RF in the Shack: It's Skin Effect, Not Common Mode
When hams talk about "RF in the shack," it’s often shorthand for common-mode current. But not all RF currents on the coax shield are common mode. Many are due to skin effect in unbalanced or mismatched systems—a different problem with a different solution.
What Is Skin Effect?
The skin effect describes how RF currents travel on conductor surfaces. In coax:
- Inner conductor: forward signal
- Inner shield wall: intended return path
- Outer shield wall: should be quiet
With feedpoint imbalance (end-fed, OCFD, verticals), return current spills onto the outer braid. This is differential return current forced outside by imbalance. It’s skin-effect current, not environmental pickup, and still part of the transmit/receive circuit.
What Common Mode Actually Is
Common-mode current is in-phase noise on both conductors. It comes from coupling with the environment:
- Nearby power or signal lines
- Switching supplies
- Your body or house wiring
It can ride on any surface—outer braid, inner braid surface, or inner conductor exterior—because it’s not part of the intended differential circuit.
Skin Effect ≠ Common Mode
Type | Origin | Surface | Affected by TX power? | Blocked by Ferrite Choke? |
---|---|---|---|---|
Skin-effect current | Feedpoint imbalance (differential) | Outer braid (forced return) | Yes | No (needs symmetry fix) |
Common-mode current | Environmental coupling | Any exposed surface | No (exists on RX too) | Yes (with correct ferrite choke) |
Ferrite chokes suppress common-mode noise effectively. But they don’t fix differential imbalance.

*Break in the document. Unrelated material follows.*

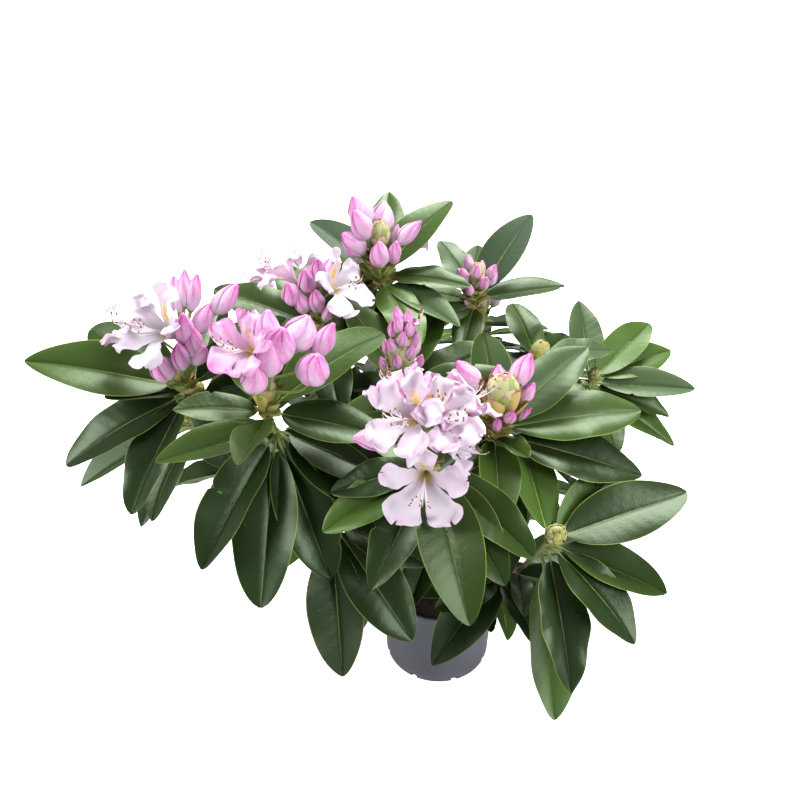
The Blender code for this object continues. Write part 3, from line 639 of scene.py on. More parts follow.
def shell(front, back):
    """A thin closed blade from two grids of points with one border, and each face's place in the grid."""
    rows, columns = front.shape[:2]
    points = list(front.reshape(-1, 3))
    top = np.arange(rows * columns).reshape(rows, columns)
    low = top.copy()
    inner = (rows - 2) * (columns - 2)
    low[1:-1, 1:-1] = rows * columns + np.arange(inner).reshape(rows - 2, columns - 2)
    points += list(back[1:-1, 1:-1].reshape(-1, 3))
    faces, places = [], []
    for grid, upper in ((top, True), (low, False)):
        for i in range(rows - 1):
            for j in range(columns - 1):
                face = [grid[i, j], grid[i + 1, j], grid[i + 1, j + 1], grid[i, j + 1]]
                faces.append(tuple(int(k) for k in (face if upper else reversed(face))))
                places.append((i, j, upper))
    return points, faces, places


def swept(profile, centre, direction, steps, shape=None):
    """A closed round body: (height, radius) down its profile; shape(angle, share) swells each point."""
    rings = []
    for i, (height, radius) in enumerate(profile):
        share = i / (len(profile) - 1)
        rings.append(ring_about(centre + direction * height, direction, [
            radius * (shape(2 * pi * k / steps, share) if shape else 1) for k in range(steps)]))
    return loft(rings)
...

For that, you need proper baluns or feedpoint isolation.
The Diagnostic Trap
Not every outer shield current is common mode.
- Skin-effect return: driven by imbalance; fixed with a choke or current balun at the feedpoint.
- Common-mode noise: audible on RX, independent of TX power; fixed by shielding, grounding, and chokes.
Why It Matters
Confusing them leads to wasted effort. Covering coax with beads won’t stop RF burns from imbalance currents, and adding a balun won’t fix noise pickup if the problem is common mode.
If you’re getting RF burns or hot mic cables, it’s imbalance (skin-effect return), not common-mode pickup.
Summary
- Skin-effect current: imbalance-driven differential return
- Common-mode current: environmental noise coupling
- Ferrite chokes stop common mode, not imbalance
- End-fed and OCF antennas are most prone to imbalance problems
Always ask: Is this imbalance or noise pickup? Because only the right cure will solve your RF problem.
Mini-FAQ
- How do I know if it’s imbalance? — If the issue scales with TX power (RF in shack, hot gear), it’s imbalance currents, not noise pickup.
- Can ferrites stop imbalance? — No. Ferrites choke common-mode noise, but imbalance needs proper feedpoint choking or a balun.
- Is common-mode present on RX? — Yes. Even with no TX, coax can pick up environmental noise as common-mode current.
- Which antennas are most prone? — End-fed half waves, OCF dipoles, and verticals without good ground systems.